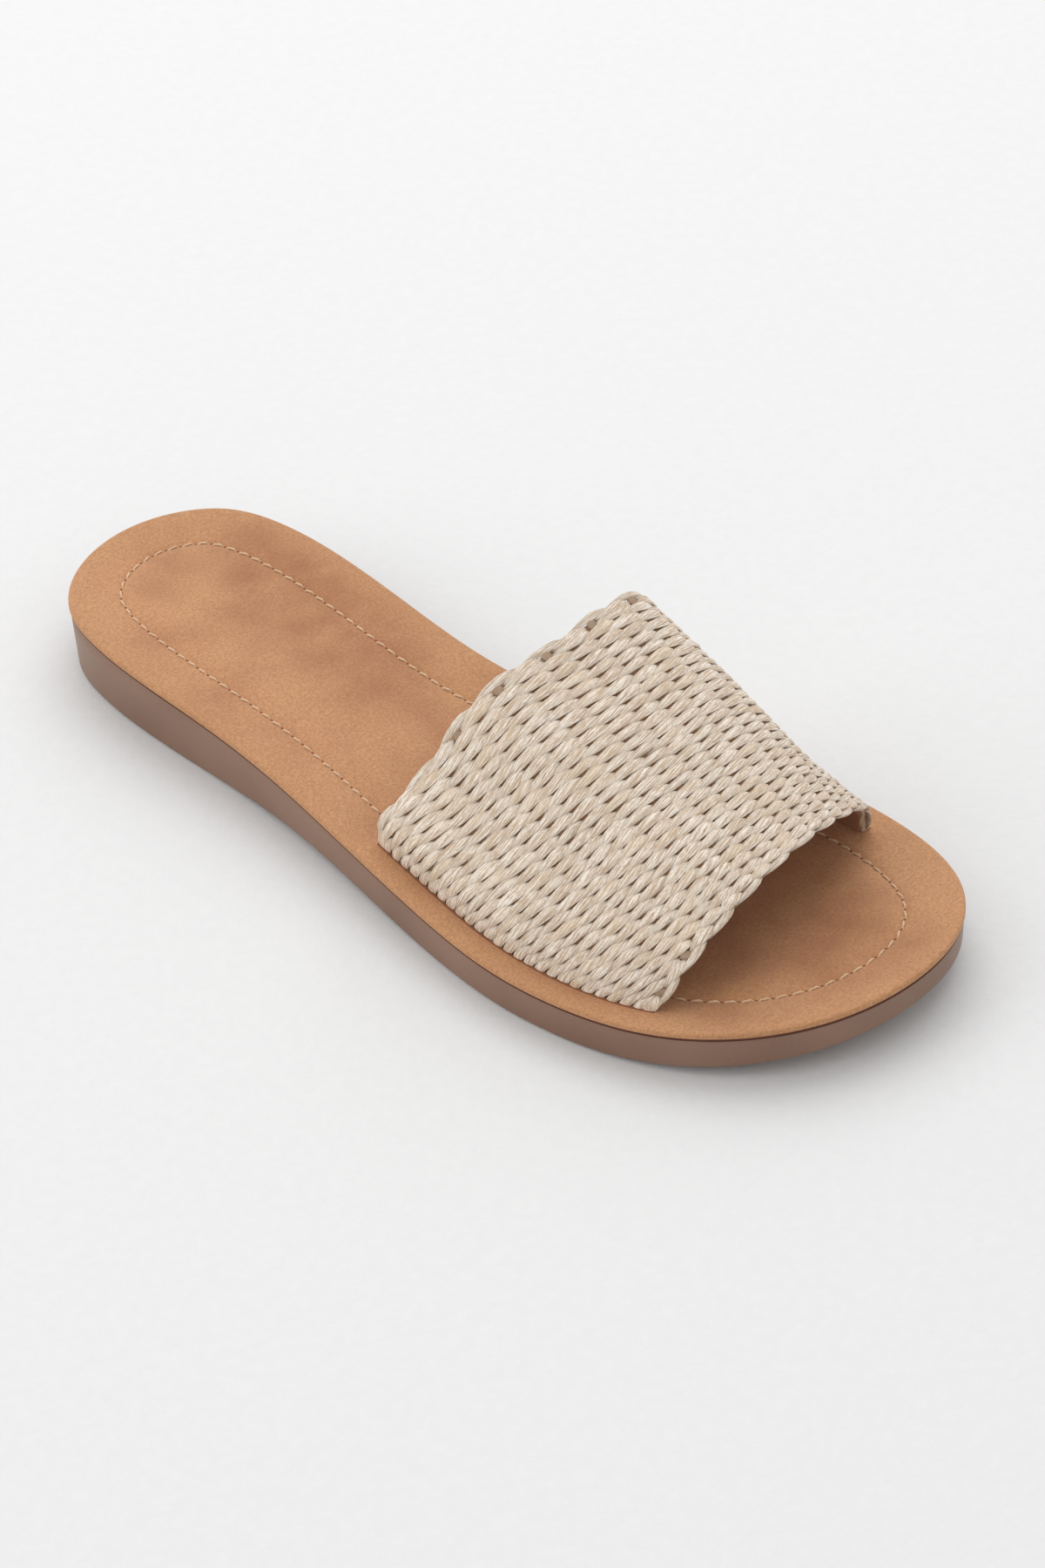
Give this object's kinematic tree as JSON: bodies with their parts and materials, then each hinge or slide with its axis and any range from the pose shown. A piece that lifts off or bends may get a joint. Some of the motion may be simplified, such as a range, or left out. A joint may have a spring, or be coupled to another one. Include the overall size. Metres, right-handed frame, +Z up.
{
  "type": "slide sandal",
  "caption": "Flat open-toe slide sandal for the right foot: moulded sole unit, insole board, tan footbed cover and one wide woven band.",
  "frame": {"origin": "centre of the bounding box on the ground under the sole", "axes": "+Y from heel to toe, +X to the outer side of the right foot, +Z up"},
  "size_m": [0.0964, 0.2494, 0.0576],
  "materials": {
    "sole_rubber": "satin moulded brown-taupe wall",
    "painted_edge": "thin dark reddish-brown painted edge",
    "footbed_leather": "tan nubuck look, softly mottled",
    "woven_straw": "soft cream to straw fibre strands, woven like bricks"
  },
  "bodies": {
    "root": {"outsole": "sole_rubber", "insole_board": "painted_edge", "footbed_cover": "footbed_leather", "woven_band": "woven_straw"}
  },
  "joints": []
}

◆ ◆ ◆ ◆

#### WHAT IS EXPECTED
Repeat the material above in full, quoting it exactly.

#### OUTPUT
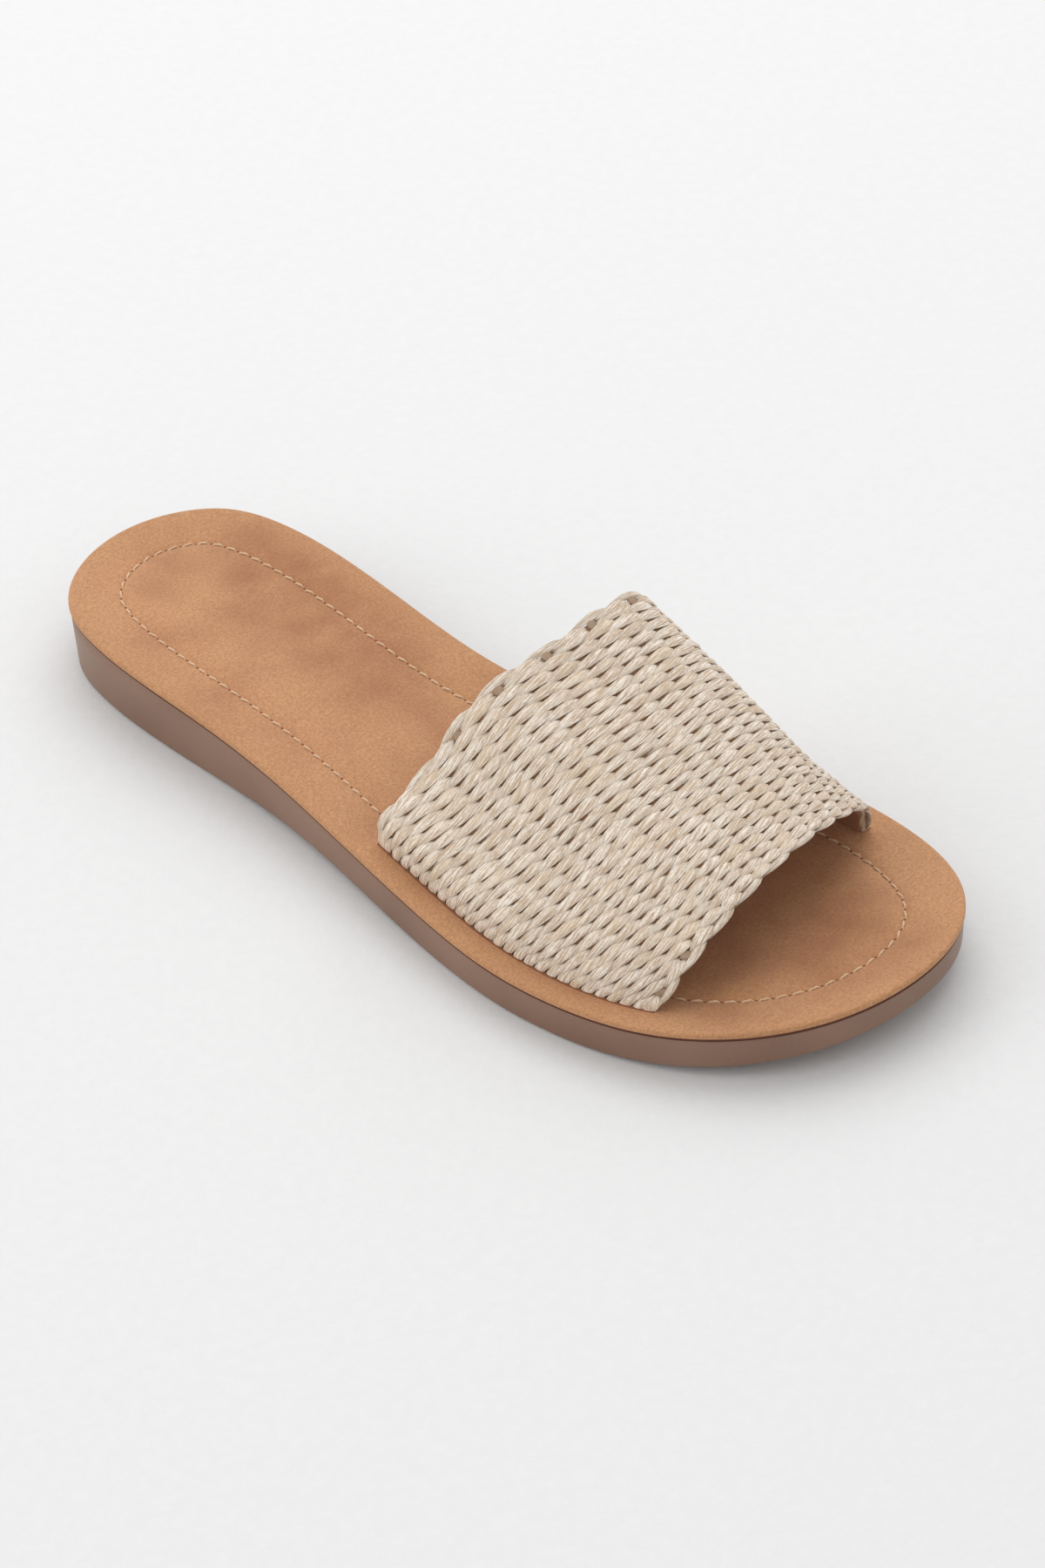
Give this object's kinematic tree as JSON: bodies with their parts and materials, then each hinge or slide with its axis and any range from the pose shown. A piece that lifts off or bends may get a joint. Some of the motion may be simplified, such as a range, or left out. A joint may have a spring, or be coupled to another one. Include the overall size. Metres, right-handed frame, +Z up.
{
  "type": "slide sandal",
  "caption": "Flat open-toe slide sandal for the right foot: moulded sole unit, insole board, tan footbed cover and one wide woven band.",
  "frame": {"origin": "centre of the bounding box on the ground under the sole", "axes": "+Y from heel to toe, +X to the outer side of the right foot, +Z up"},
  "size_m": [0.0964, 0.2494, 0.0576],
  "materials": {
    "sole_rubber": "satin moulded brown-taupe wall",
    "painted_edge": "thin dark reddish-brown painted edge",
    "footbed_leather": "tan nubuck look, softly mottled",
    "woven_straw": "soft cream to straw fibre strands, woven like bricks"
  },
  "bodies": {
    "root": {"outsole": "sole_rubber", "insole_board": "painted_edge", "footbed_cover": "footbed_leather", "woven_band": "woven_straw"}
  },
  "joints": []
}